Since publishing this article two months ago, I have been faithfully seeking, clipping, printing and otherwise collecting coupons. I’ve subscribed to ezines like Fabulessly Frugal (great collection point for all things savings) and Groupon,  joined mailing lists for savings at our local theaters, used a trial newspaper subscription (Wednesdays and Sundays only, please) at a hugely reduced cost, and followed every tip I could glean from more experienced friends. I’ve attended meetings and talked to every thrifty shopper I can find (frequently, that’s in the aisles of WalMart as we’re both combing through our coupons!)

Grocery stores in my area don’t double or triple coupons, so that’s out. One store thinks they’re offering a huge boon by allowing one day a week when shoppers can use both last week’s sales ads and this week’s new edition. Yippee. Not terribly enticing. The rest of that store’s pricing is so out of line that except for the occasional phenomenal sale on meat or produce, I won’t even bother with them.

The results? On a typically $220/week grocery bill, I save about $20.

Not exactly the tremendous savings I was looking forward to. When comparing my meager savings with those of the authors of Fabulessly Frugal and others who claim to save sometimes 50% or more, I think I have figured out the difference. I’m already there. Yes, $200/week is huge. But I’m feeding a family of six – all of whom except me are far taller than average and VERY active – plus a Labrador and an old cat.  When we moved a year ago from Montana to central Texas, I had thought, that the grocery bills would just naturally drop because they grow everything here. Not so. Food is every bit as expensive, if not more so, here than there.  Plus we pay 8.25% sales tax on non-food items. (Montana and Oregon have no sales tax.)

The point is, that I am already saving about as much as I reasonably can on food items. I make about everything from scratch, which saves over prepared, pre-packaged meals.  Price comparison is my chosen art form, and I buy generic in most cases. My husband doesn’t care so much for the line up of white, plain label packages in our cupboards, but that’s the only way I keep from raising that weekly bill to over $300.  And I don’t buy a lot of juice, treats, or Nutella (much to my daughter’s distress). Not only does that help keep the costs down, it keeps my family a lot healthier! Not to say they don’t eat treats – they definitely do! But in very reasonable, regulated amounts. Besides, I make awesome brownies a whole lot cheaper than any bakery department!

I shop for certain staples like milk, cheese, eggs, salad, et al, at Sams Club (I have little preference between SC and Costco – whichever is closer gets my business.) We get good quality products at generally the lowest price I could ask for.
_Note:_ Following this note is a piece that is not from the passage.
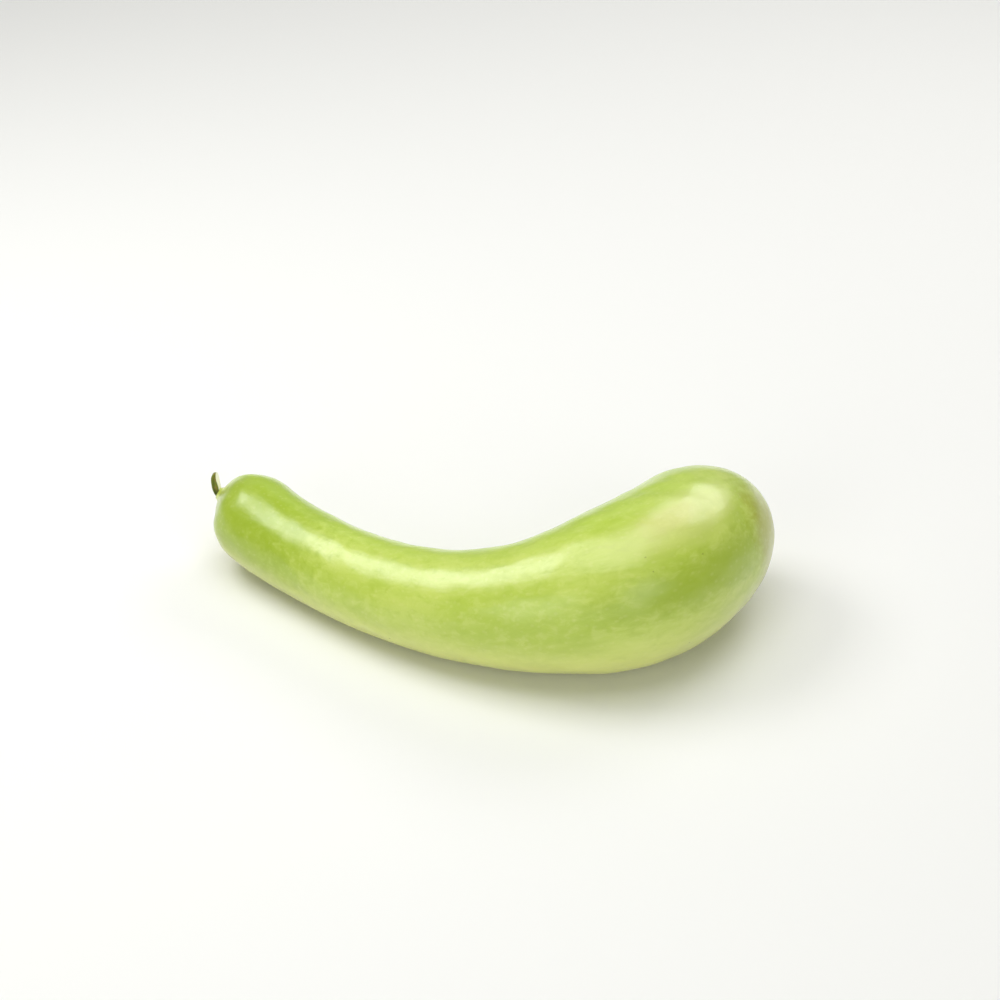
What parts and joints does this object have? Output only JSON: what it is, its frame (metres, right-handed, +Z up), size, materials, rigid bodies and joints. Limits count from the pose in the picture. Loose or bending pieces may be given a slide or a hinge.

I’ve tried running all over Round Rock and Austin to “cherry pick” at different stores. Not worth the time and gas, especially as fuel prices are climbing again. I shop sales, but rarely get to combine sales and coupons before my home-printed coupons expire. Not sure how the FF ladies make that one work.

So, the savings for my family really have to come from other sources than groceries. For instance, instead of going to new releases at the theater, we use Red Box, cable Pay Per View, or go see second-runs at the dollar theater – and those only as special treats. Just have to watch those refreshments! We rarely go out to eat, like maybe once every couple months at the most. Occasionally we’ll get a soft drink if we’re out and about for the whole day. But not much more than that.

I LOVE thrift stores – good ones, at least. A few weeks ago I went to a Goodwill warehouse. It was very different than anything I’d experienced before – buying EVERYTHING by the pound! But when I was done, I’d spent around $65. For that, I got a pair of sweats, eight pairs of jeans – name brand and great shape! – a boat load of school supplies including three backpacks, ten 2″ and 3″ binders, locker organizers, a full set of art pencils, a sketch pad, a crystal goblet, and a few other things I can’t even remember. New, that would have cost between $350-$400. That’s my kind of savings!